DLH Beberkan Penyebab Minimnya Amdal di Kota Gorontalo

Jurnalis: Febrianti A. Husain
Kabar Baru, Gorontalo- Dokumen Analisis Mengenai Dampak Lingkungan (Amdal) di Kota Gorontalo terbilang minim. Mayoritas pelaku usaha di daerah ini hanya menggunakan Surat Pernyataan Pengelolaan Lingkungan (SPPL) sebagai dokumen perizinan.
Hal tersebut diungkapkan oleh Kepala Bidang Perlindungan dan Pengelolaan Lingkungan Hidup (PPLH) Dinas Lingkungan Hidup (DLH) Kota Gorontalo, Santi Mo’o. Menurutnya, kondisi ini terjadi karena Kota Gorontalo berfungsi lebih sebagai pusat perdagangan dan jasa, bukan kawasan industri.
“Di Kota Gorontalo cuma sekitar 4–5 kegiatan yang wajib Amdal, termasuk RSUD Aloe Saboe,” jelas Santi, Selasa (9/9/2025).
Proyek yang Wajib Amdal
Santi menuturkan, proses penilaian Amdal terakhir dilakukan pada 2023/2024 untuk pembangunan Indogrosir Gorontalo. Beberapa proyek lain yang pernah menyusun dokumen Amdal adalah Islamic Center dan Hotel Swiss-Bell, meski keduanya tidak terealisasi. Sementara itu, proyek besar seperti RSUD Aloe Saboe dan Citimall Gorontalo sempat mengajukan revisi Amdal.

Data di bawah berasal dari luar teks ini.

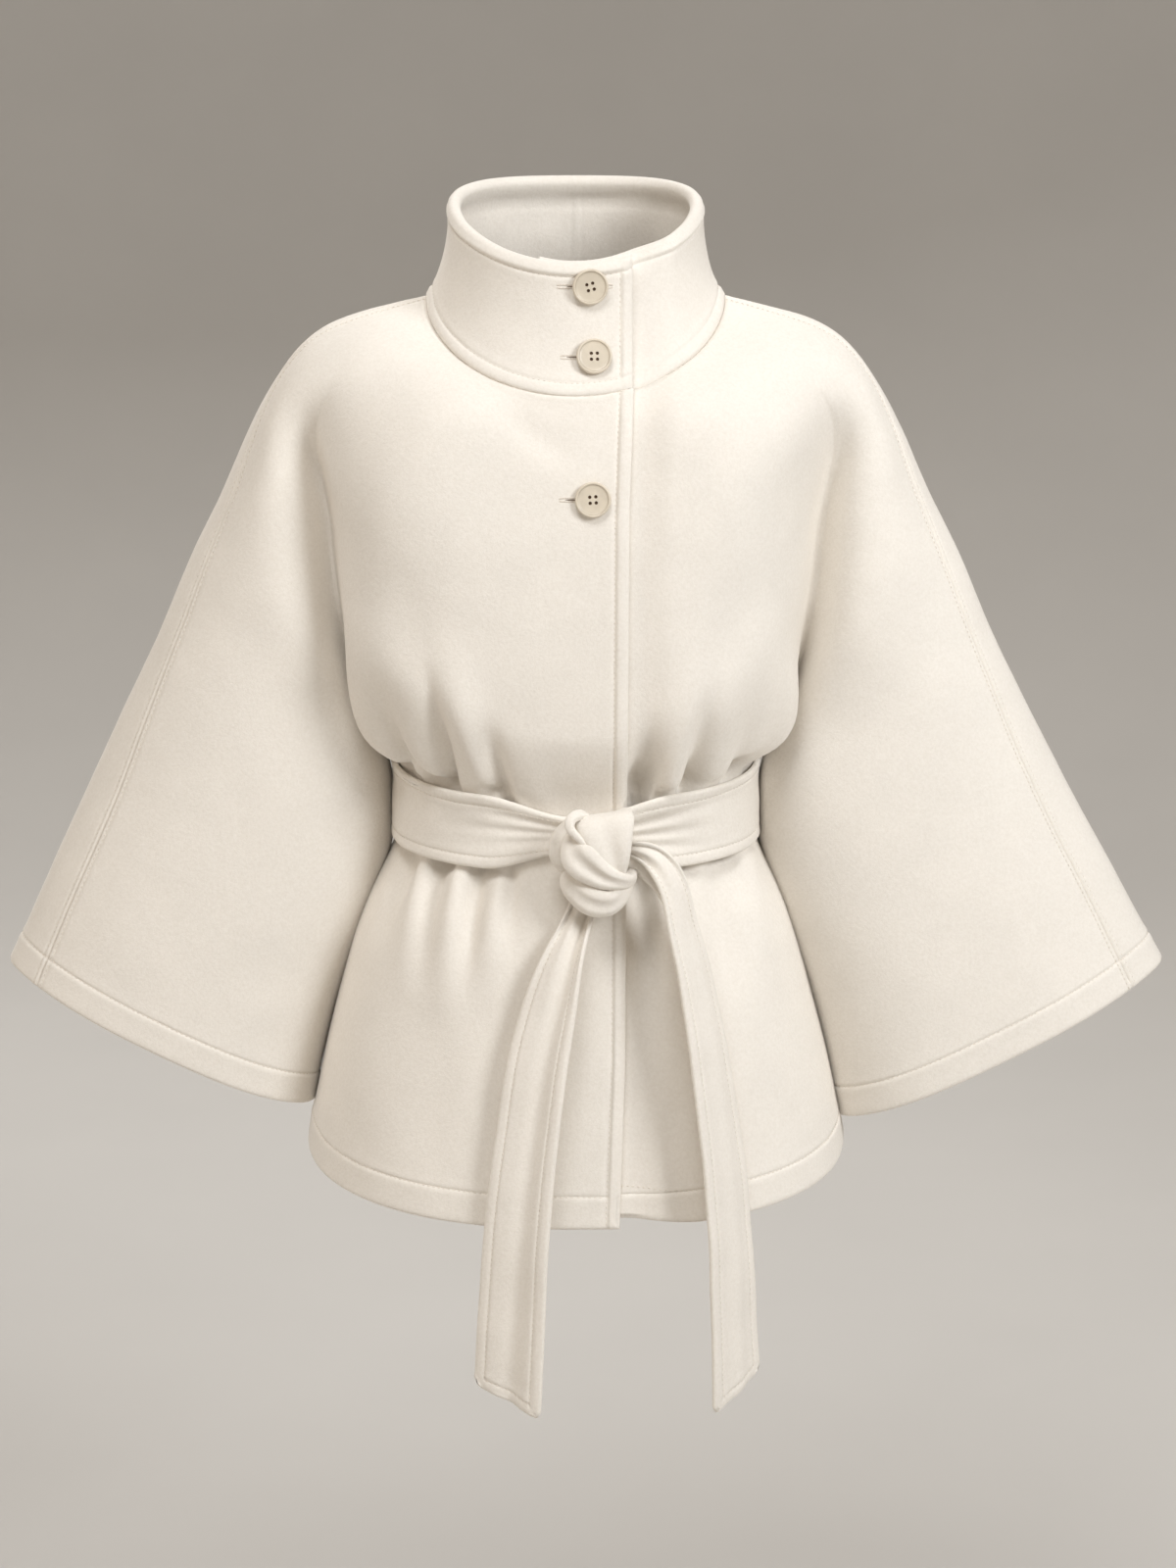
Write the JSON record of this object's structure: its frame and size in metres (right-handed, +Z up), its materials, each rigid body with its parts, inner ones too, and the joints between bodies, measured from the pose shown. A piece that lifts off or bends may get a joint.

Proses penilaian Amdal, lanjut Santi, dilakukan oleh Komisi Penilai Amdal Kota Gorontalo yang beranggotakan unsur lintas sektor, termasuk akademisi dan LSM.
“Keterlibatan berbagai pihak penting agar dokumen Amdal dikaji menyeluruh dan kualitasnya terjaga,” ujarnya.
SPPL Mendominasi
DLH mencatat, sekitar 80 persen dokumen lingkungan di Kota Gorontalo berbentuk SPPL. Hal ini karena sebagian besar usaha yang ada hanya berskala kecil.
“Sebagai pusat perdagangan dan jasa, dokumen Amdal hanya menyasar perusahaan besar yang berorientasi industri dan bisnis,” tambahnya.
Masalah Lingkungan Utama
Meski jumlah Amdal terbatas, Santi menegaskan pentingnya dokumen ini untuk mencegah dampak negatif pembangunan. Ia menyebut masalah lingkungan utama di Kota Gorontalo lebih banyak dipengaruhi oleh limbah dan sampah, bukan polusi industri.
“Dampak lingkungan yang paling signifikan adalah air limbah dan sampah,” jelasnya. Kondisi ini dipengaruhi oleh letak kota yang berada di hilir Kabupaten Bone Bolango dan Kabupaten Gorontalo, ditambah tingginya aktivitas perdagangan.
Adapun polusi udara di Kota Gorontalo paling besar disumbang oleh kendaraan bermotor. Sementara industri dengan cerobong asap hanya berasal dari Pembangkit Listrik Tenaga Diesel (PLTD) yang kini jarang beroperasi.
“Karena kita tidak punya industri di sini, yang punya cerobong industri itu hanya PLTD,” pungkas Santi.